Now, consider the polynomial $$ g(u,x) := (u_1 x_1 + \cdots + u_n x_n)^d \in F[u_1,\ldots,u_n,x_1,\ldots,x_n] $$ depending on $u=(u_1,\ldots,u_n)$ and $x=(x_1,\ldots,x_n)$. By the multinomial theorem, $$ g(u,x) = \sum_{\alpha \in \mathbb{Z}_{\ge 0}^n \, : \, |\alpha|=d} \binom{d}{\alpha} u^\alpha x^\alpha. $$ With respect to the variables $u$, the polynomial $g(u,x)$ has the coefficient $\binom{d}{\alpha} x^\alpha$ for the monomial $u^\alpha$. Applying $(\ast)$ to $g$ as a polynomial in the variables $u$, one arrives at $$ \binom{d}{\alpha} x^\alpha = \sum_{s \in S} g(s,x) p_{s,\alpha} = \sum_{(s_1,\ldots,s_n) \in S} (s_1 x_1 + \cdots + s_n x_n)^d p_{s,\alpha}. $$ This shows that every monomial $x^\alpha$ of degree $d$ is in the $F$-linear hull of the polynomials $(s_1 x_1 + \cdots + s_n x_n)^d$ with $(s_1,\ldots,s_n) \in S$. Consequently, the $F$-vector space $F[x_1,\ldots,x_n]_d$ is the $F$-linear hull of all $(s_1 x_1 + \cdots + s_n x_n)^d$ with $(s_1,\ldots,s_n) \in S$.

Answer 3

This is too long to be a comment, but is also not a complete solution.

If you fix a monomial order such that the monomials are well ordered (which happens, for example, in lexicographic ordering, although since you are dealing with homogeneous polynomials, you will only have a finite number of monomials of degree d, so this isn't exactly necessary, but it would be for some similar problems), then it suffices to show that you can find a linear combination of $d$th powers of a linear polynomials that has the same leading term as your polynomial. Subtracting off those powers, you will then have a polynomial with a smaller leading term to consider. Because the set of monomials of degree $d$ is well ordered, this process has to end after a finite number of steps.

From here, it suffices to find a linear combinations of $d$th powers of linear whose leading term is the desired leading term. I don't immediately see how to do this, but this at least reduces the problem to something slightly more manageable.

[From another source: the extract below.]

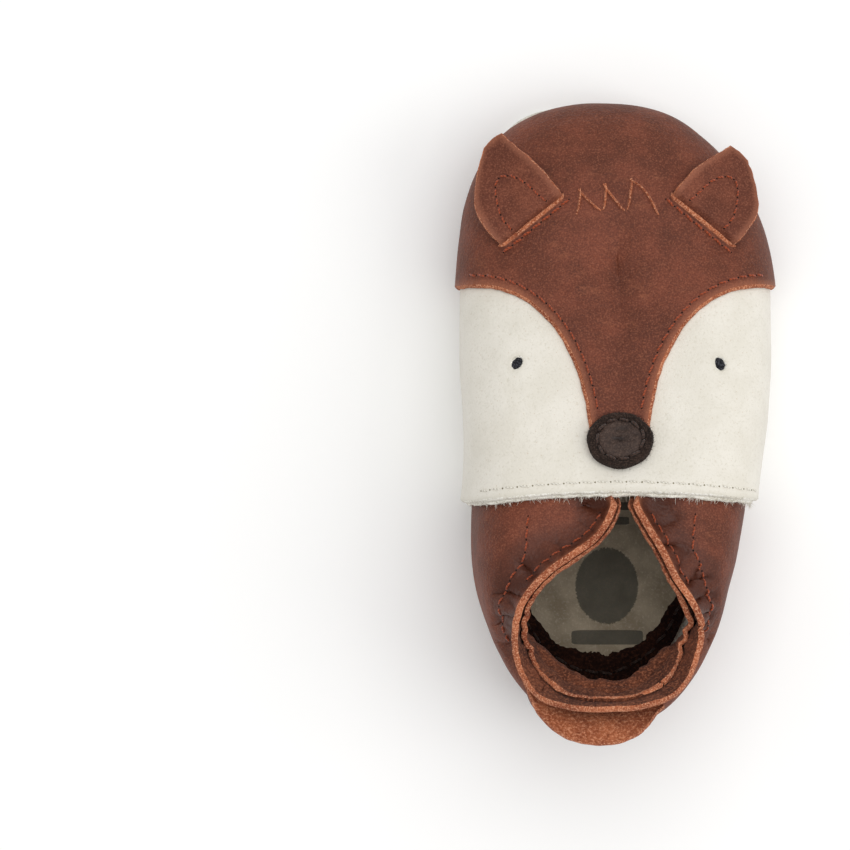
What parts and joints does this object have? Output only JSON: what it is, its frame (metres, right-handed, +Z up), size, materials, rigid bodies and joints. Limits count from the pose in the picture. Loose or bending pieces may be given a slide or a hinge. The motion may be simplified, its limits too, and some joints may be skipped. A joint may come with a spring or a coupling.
{
  "type": "baby bootie",
  "caption": "Soft-soled leather baby bootie with an elastic collar, a fox face, standing ear flaps and a heel tab.",
  "frame": {"origin": "middle of the bounding box, on the surface the sole rests on", "axes": "+Y to the toe, +Z up, +X to the outer side of the right foot"},
  "size_m": [0.0654, 0.1298, 0.0511],
  "materials": {
    "sole_suede": "napped cream suede",
    "insole_suede": "grey-beige suede",
    "inner_suede": "brown flesh side",
    "brown_leather": "matt waxed brown leather",
    "cream_leather": "matt cream nubuck",
    "lining_suede": "cream suede",
    "nose_leather": "dark brown suede",
    "orange_thread": "twisted polyester thread",
    "cream_thread": "twisted polyester thread",
    "nose_thread": "twisted polyester thread",
    "eye_thread": "woven charcoal thread",
    "elastic": "braided elastic"
  },
  "bodies": {
    "shoe": {"outsole": "sole_suede", "insole": "insole_suede", "seam_allowance": "inner_suede", "sole_stitching": "cream_thread", "quarter": "brown_leather", "collar_facing": "inner_suede", "collar_elastic": "elastic", "vamp_lining": "lining_suede", "cheek_leather": "cream_leather", "eye_left": "eye_thread", "eye_right": "eye_thread", "ear_anchor_left": "brown_leather", "ear_anchor_right": "brown_leather", "ear_base_stitching_left": "orange_thread", "ear_base_stitching_right": "orange_thread", "head_leather": "brown_leather", "nose_patch": "nose_leather", "nose_stitching": "nose_thread", "face_stitching_left": "orange_thread", "face_stitching_right": "orange_thread", "hem_stitching": "cream_thread", "casing_stitching": "orange_thread", "collar_stitching": "orange_thread"},
    "ear_flap_left": {"ear_left": "brown_leather", "ear_stitching_left": "orange_thread"},
    "ear_flap_right": {"ear_right": "brown_leather", "ear_stitching_right": "orange_thread"},
    "tab": {"heel_tab": "brown_leather"}
  },
  "joints": [
    {"name": "ear_left_hinge", "type": "hinge", "parent": "shoe", "child": "ear_flap_left", "pos_m": [-0.01813, 0.04105, 0.02967], "axis": [0.7711, 0.6364, 0.0182], "range_deg": [-8, 110], "stiffness_Nm_per_rad": 0.002},
    {"name": "ear_right_hinge", "type": "hinge", "parent": "shoe", "child": "ear_flap_right", "pos_m": [0.01801, 0.0412, 0.02922], "axis": [0.7711, -0.6364, -0.0219], "range_deg": [-8, 110], "stiffness_Nm_per_rad": 0.002},
    {"name": "heel_tab_hinge", "type": "hinge", "parent": "shoe", "child": "tab", "pos_m": [0, -0.0609, 0.0414], "axis": [1, 0, 0], "range_deg": [-4, 60], "stiffness_Nm_per_rad": 0.003}
  ]
}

For example, if $x>y$, then the monomials of degree $2$ are ordered $x^2>xy>y^2$, and suppose we have $ax^2+bxy+cy^2$. First, we subtract off a multiple of $x^2$ and we have something whose leading monomial is $xy$. Then we subtract off a multiple of $(x+y)^2+(ix)^2=2xy+y^2$ and we will be left with something whose leading monomial is (less than or equal to) $y^2$.

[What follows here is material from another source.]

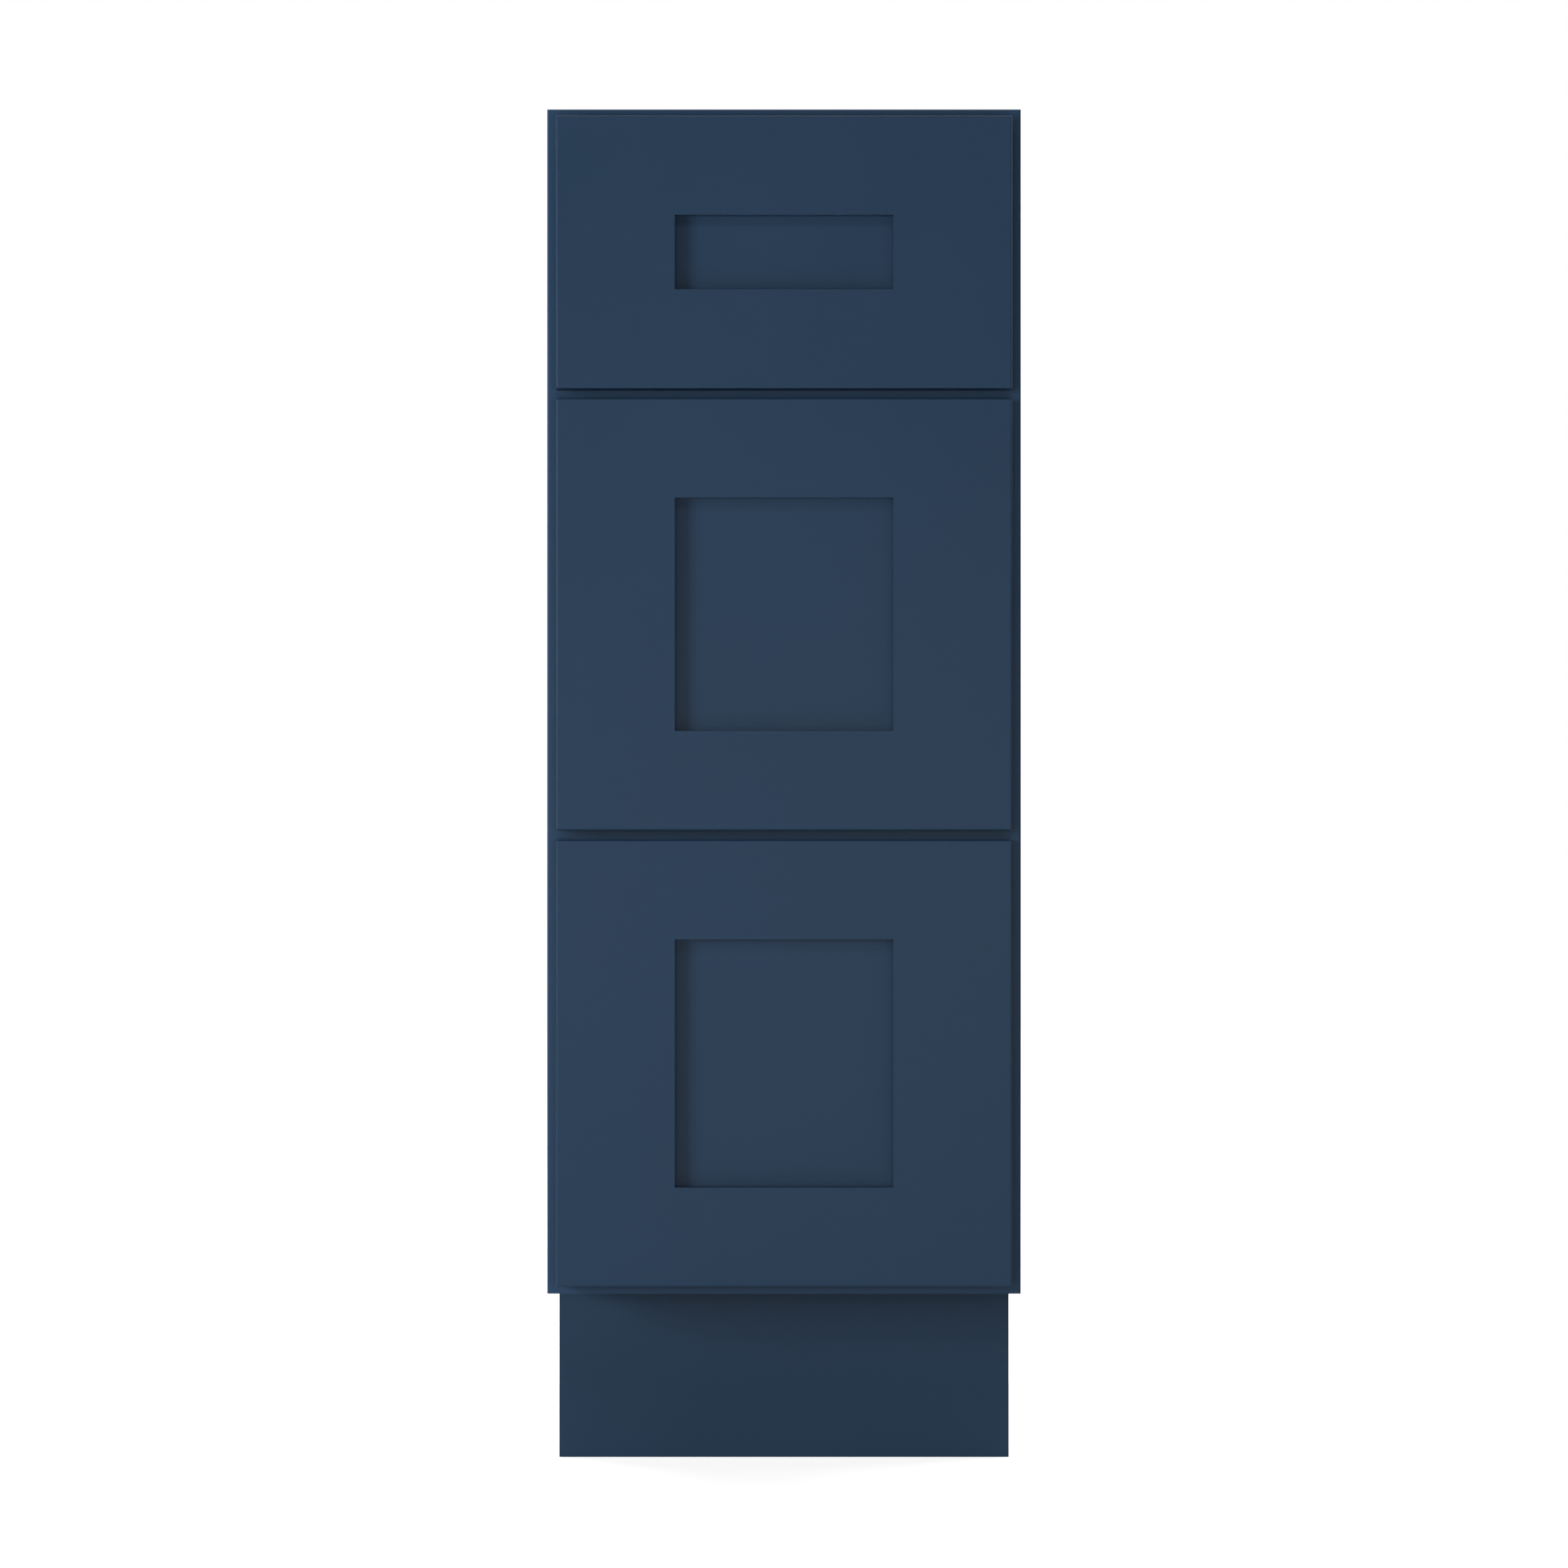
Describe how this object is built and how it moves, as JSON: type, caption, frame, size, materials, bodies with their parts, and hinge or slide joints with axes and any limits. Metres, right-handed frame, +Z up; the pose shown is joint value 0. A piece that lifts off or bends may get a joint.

So we don't need to be able to produce a linear combination of $d$th powers equal to every given monomial, just having a given leading monomial.

For polynomials where the leading term is larger that all of its symmetries (e.g., $x^2y > xy^2$), you could use your result on symmetric polynomials. For other monomials, I do not have an immediate answer. If I think of one, I will update this answer.